Yeah, they could be packgoats. There is all sorts of info on packgoats all over the internet, and in books.


----------



## NyGoatMom (Jan 26, 2013)

TrinityRanch said:


> They could possibly do ranch work and stuff (pulling things like fallen branches). But I heard from a pack-goat-expert that Nubians are horrible pack goats... too lazy. They lay down on their packs and don't want to work. I can totally see that happening!! But it all depends on their individual personalities.

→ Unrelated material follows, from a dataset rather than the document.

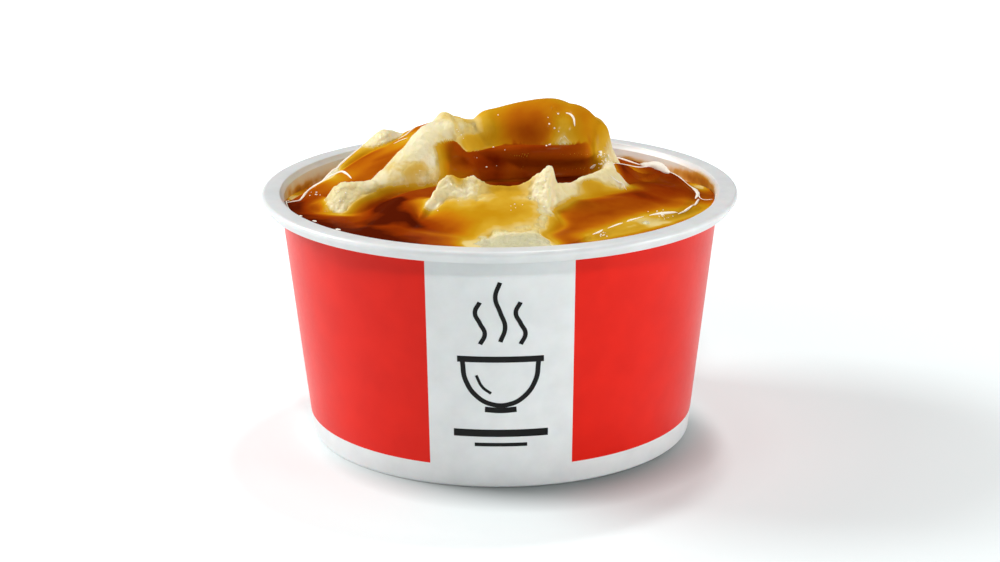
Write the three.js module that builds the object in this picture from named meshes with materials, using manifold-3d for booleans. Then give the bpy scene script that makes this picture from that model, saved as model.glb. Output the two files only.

 I can see that! My girl Heidi is a lazy bones....she thinks it's work to get on the stand...she has to think about it a minute first, twice a day...every day


----------



## elowery222 (Jul 24, 2013)

Is pack the only other choice for them?? 

...


----------



## Kaneel (Oct 7, 2012)

What kind of work are you wanting them to do? Unless you plan on breeding them I assume they are wethers(if they aren't already I would get that done soon), which usually are good for pack or cart goats. You can use them as companions for bigger animals like horses...


----------



## goathiker (Apr 14, 2011)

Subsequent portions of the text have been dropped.